(Rows from a 3D modeling dataset)
□ □ □ □ □ □ □

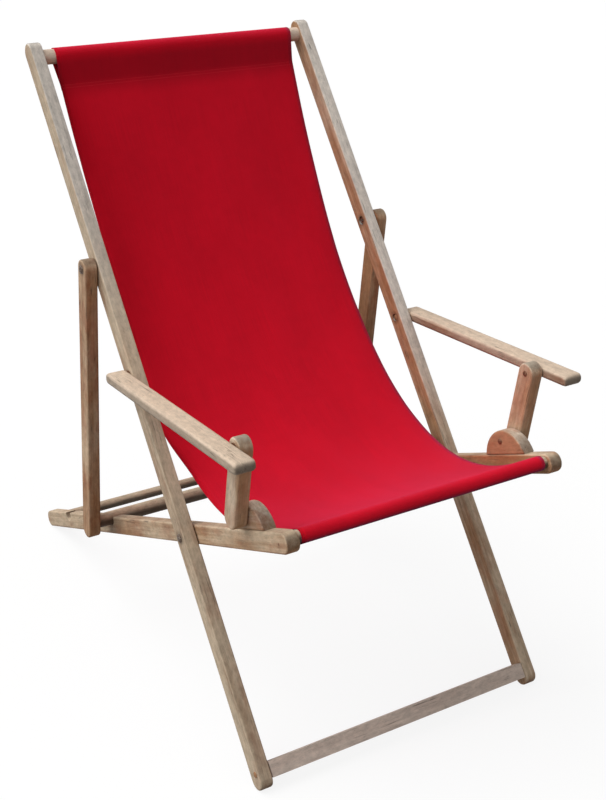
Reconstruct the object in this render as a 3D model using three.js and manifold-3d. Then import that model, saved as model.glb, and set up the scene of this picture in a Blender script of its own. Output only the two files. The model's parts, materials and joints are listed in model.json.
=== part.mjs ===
// Steamer deck chair: a hardwood folding frame, a prop frame that drops into notches,
// arm rests on posts, and a canvas sling between the head bar and the front bar.
// Millimetres. +X is to the right seen from the front, +Y runs to the rear, +Z is up.
// Left and right in the names are as seen from the front.
// The origin lies on the floor, under the middle of the chair's length and width.
import * as THREE from 'three';
import { mergeVertices } from 'three/addons/utils/BufferGeometryUtils.js';
import Module from 'manifold-3d';

const wasm = await Module();
wasm.setup();

// Wood stock and the fit between pieces
const railWide = 22;          // every rail, strut, post and block, across the chair
const railDeep = 32;          // every rail and strut, seen from the side
const ease = 2.5;             // rounding of the wood's long edges
const gap = 0.3;              // clearance where two pieces touch
const washerThick = 0.9;
const tenonDeep = 14;         // how far a round bar goes into a rail
const overrun = 4;            // how far a cut runs past a face
const slingWide = 440;        // canvas, which sets the chair's width
const slingClear = 4.5;       // canvas edge to the inner face of a seat rail

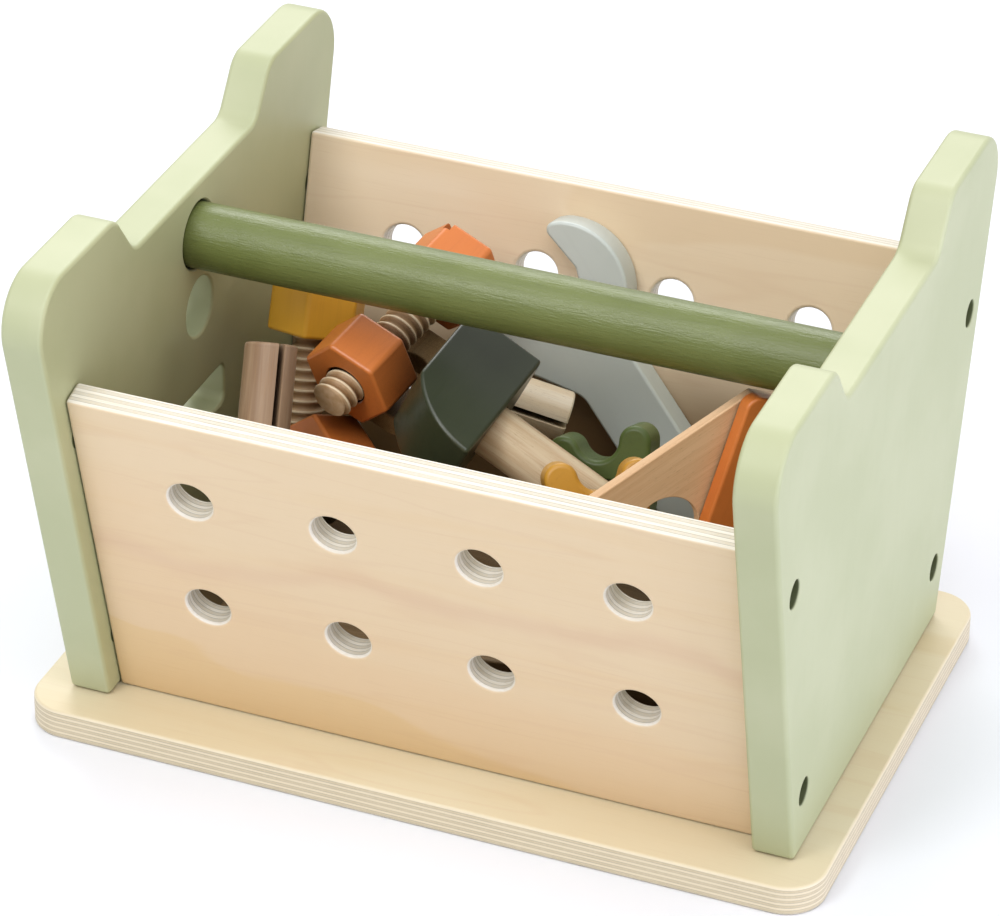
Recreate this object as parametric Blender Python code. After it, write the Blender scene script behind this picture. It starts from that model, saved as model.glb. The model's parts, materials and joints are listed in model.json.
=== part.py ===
# Wooden toy workshop set: a perforated-sided tool box with a carrying rod and a
# load of wooden tools, bolts, nuts, pegs and perforated planks.
#
# Frame: +Z up, +X to the right when the box is seen from its front long side,
# origin in the middle of the base plate's underside.
# All driving dimensions below are in millimetres and become metres through MM.

import bpy
import bmesh
from math import acos, ceil, cos, pi, radians, sin, sqrt, tan
from mathutils import Matrix, Vector

MM = 0.001
GAP = 0.3                  # clearance between pieces that touch

# ---------------------------------------------------------------- the box
BASE_L, BASE_W, BASE_T = 300.0, 199.0, 11.5
BASE_CORNER_R = 15.0

END_X_IN, END_X_OUT = 121.9, 137.5          # inner and outer face of an end panel
END_HALF_BOTTOM = 83.4                      # half width on the base
SLOPE_END = 0.248                           # outward lean of the end panel's edges
HORN_Z = 198.3                              # top of the two corner horns
SADDLE_Z = 179.2                            # lower middle of the top edge

PANEL_Y_IN = 64.3                           # inner face of a long panel at the base
PANEL_LEAN = 0.251                          # outward lean of the long panels
PANEL_T = 10.2
PANEL_TOP_Z = 150.0                         # outer top arris
HOLE_X = (-80.1, -26.7, 26.7, 80.1)
HOLE_Z = (113.9, 63.0)
HOLE_R = 8.25

ROD_Z, ROD_R, ROD_SEAT = 158.7, 12.2, 9.0
PORT_Z, PORT_R = 129.2, 11.25               # round port in the left end panel
SLOT_Z, SLOT_L, SLOT_H, SLOT_R = 87.4, 38.4, 16.0, 3.5

SCREW_AT = ((99.7, 131.4), (75.8, 36.4))    # (|y|, z) of the side screws
COUNTERBORE_R, COUNTERBORE_D = 5.0, 7.0
SCREW_HEAD_R, SCREW_HEAD_T = 4.4, 3.0
SCREW_SHANK_R, SCREW_L = 1.9, 32.0

# ---------------------------------------------------------------- the load
HEX_AF, HEX_T = 32.0, 20.0                  # all hexagonal nuts and heads
THREAD_R, THREAD_DEPTH, THREAD_PITCH = 7.7, 1.3, 4.0
NUT_BORE_R = 8.05
PEG_R, PEG_KERF = 9.4, 2.2
PLANK_W, PLANK_T, PLANK_PITCH = 33.0, 10.0, 53.4
PLANK_HOLE_R = 8.25

HAMMER_L, HAMMER_H, HAMMER_T = 55.6, 31.2, 30.6
HAMMER_ARC_R = 36.0
HANDLE_R, HANDLE_L, HANDLE_IN = 9.75, 95.0, 20.0

WRENCH_T = 12.3
SQUARE_LEG, SQUARE_T = 74.0, 4.0
SQUARE_TIP = (-4.1, -1.5)                   # upper end of the blade's long edge
SQUARE_BAR_W, SQUARE_BAR_T = 20.0, 6.4      # the thick bar glued on along one leg
SQUARE_HOLE_R, SQUARE_HOLE_AT = 12.5, (10.6, -56.4)
WING_T, WING_LOBE_X, WING_LOBE_Y, WING_LOBE_R = 15.0, 13.6, 20.0, 6.0
WING_BODY_R, WING_VALLEY_Y, WING_BORE_R = 15.0, 15.2, 8.05


# ---------------------------------------------------------------- helpers
def clear_scene():
    for obj in list(bpy.data.objects):
        bpy.data.objects.remove(obj, do_unlink=True)


def finish(name, rgb, roughness, metallic=0.0):
    """A plain finish for one piece; rgb is the colour as seen on a screen."""
    mat = bpy.data.materials.new(name + "_finish")
    mat.use_nodes = True
    shader = mat.node_tree.nodes["Principled BSDF"]
    linear = [((c + 0.055) / 1.055) ** 2.4 if c > 0.04045 else c / 12.92 for c in rgb]
    shader.inputs["Base Color"].default_value = (*linear, 1.0)
    shader.inputs["Roughness"].default_value = roughness
    shader.inputs["Metallic"].default_value = metallic
    mat.diffuse_color = (*linear, 1.0)
    return mat


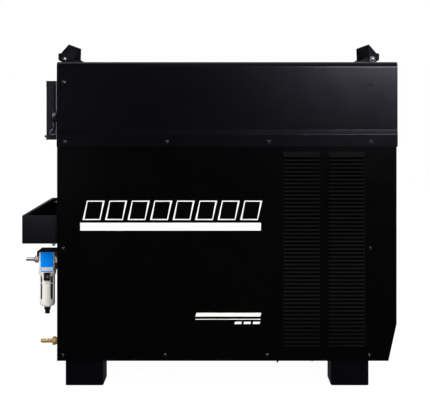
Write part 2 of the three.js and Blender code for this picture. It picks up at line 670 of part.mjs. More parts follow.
function ear(inboard, side) {
  const floor = SEAT - PIVOT_RISE;
  const top = EAR_RISE - PIVOT_RISE;
  const footStart = EAR_FOOT_X - PIVOT_X;
  const footEnd = footStart + EAR_FOOT_LENGTH;
  const outline = [
    [footStart, floor], [footEnd, floor], [footEnd, floor + EAR_FOOT_WALL],
    [EAR_FRONT, EAR_GUSSET_RISE - PIVOT_RISE], [EAR_FRONT, top - EAR_BEVEL], [EAR_FRONT - EAR_BEVEL, top],
    [EAR_BEVEL - EAR_BACK, top], [-EAR_BACK, top - EAR_BEVEL], [-EAR_BACK, floor + 2 * EAR_BEVEL],
  ].map(([u, v]) => [inboard * u, v]);
  const hole = circle(0, 0, BOLT_RADIUS + SEAT, HOLE_ROUND);
  const plate = prism('Y', outline, spanY(side, EAR_OUTER - EAR_WALL, EAR_OUTER), [hole]);
  const footPlate = box(
    [inboard * footStart, inboard * footEnd].sort((a, b) => a - b),
    spanY(side, EAR_OUTER - EAR_FOOT_WIDTH, EAR_OUTER),
    [floor, floor + EAR_FOOT_WALL],
  );
  return join(plate, footPlate);
}

// Shoulder bolt: hexagon head and washer outside the cheek, shank through cheek and ear.
function pivotBolt(side) {
  const face = HANDLE_LENGTH / 2 + SEAT;
  const washer = bar('Y', [0, 0], WASHER_RADIUS, spanY(side, face, face + WASHER));
  const head = bar('Y', [0, 0], BOLT_HEAD_RADIUS, spanY(side, face, face + WASHER + BOLT_HEAD), 6);
  const inner = EAR_OUTER - EAR_WALL - BOLT_HEAD;
  const shank = bar('Y', [0, 0], BOLT_RADIUS, spanY(side, inner, face + WASHER), SMALL_ROUND);
  return join(washer, head, shank);
}

function handleSet(end, inboard) {
  const set = new THREE.Group();
  const x = inboard > 0 ? PIVOT_X : FRONT_PIVOT_X;
  set.position.set(x, 0, ROOF_Z + PIVOT_RISE);
  set.add(part(`${end}_handle`, BLACK_COAT, handle(inboard)));
  [['near', -1], ['far', 1]].forEach(([place, side]) => {
    set.add(part(`${end}_ear_${place}`, BLACK_COAT, ear(inboard, side)));
    set.add(part(`${end}_pivot_bolt_${place}`, ZINC_PLATE, pivotBolt(side)));
  });
  return set;
}

// ---------------------------------------------------------------- rear tray

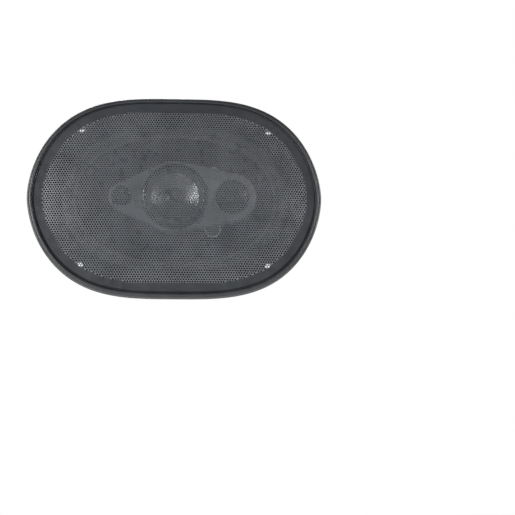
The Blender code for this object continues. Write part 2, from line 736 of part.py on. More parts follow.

□ □ □ □ □ □ □

> _Your objective_
Filter the data, keeping only the lines that contain "manifold".

> _The completed task_
Reconstruct the object in this render as a 3D model using three.js and manifold-3d. Then import that model, saved as model.glb, and set up the scene of this picture in a Blender script of its own. Output only the two files. The model's parts, materials and joints are listed in model.json.
import Module from 'manifold-3d';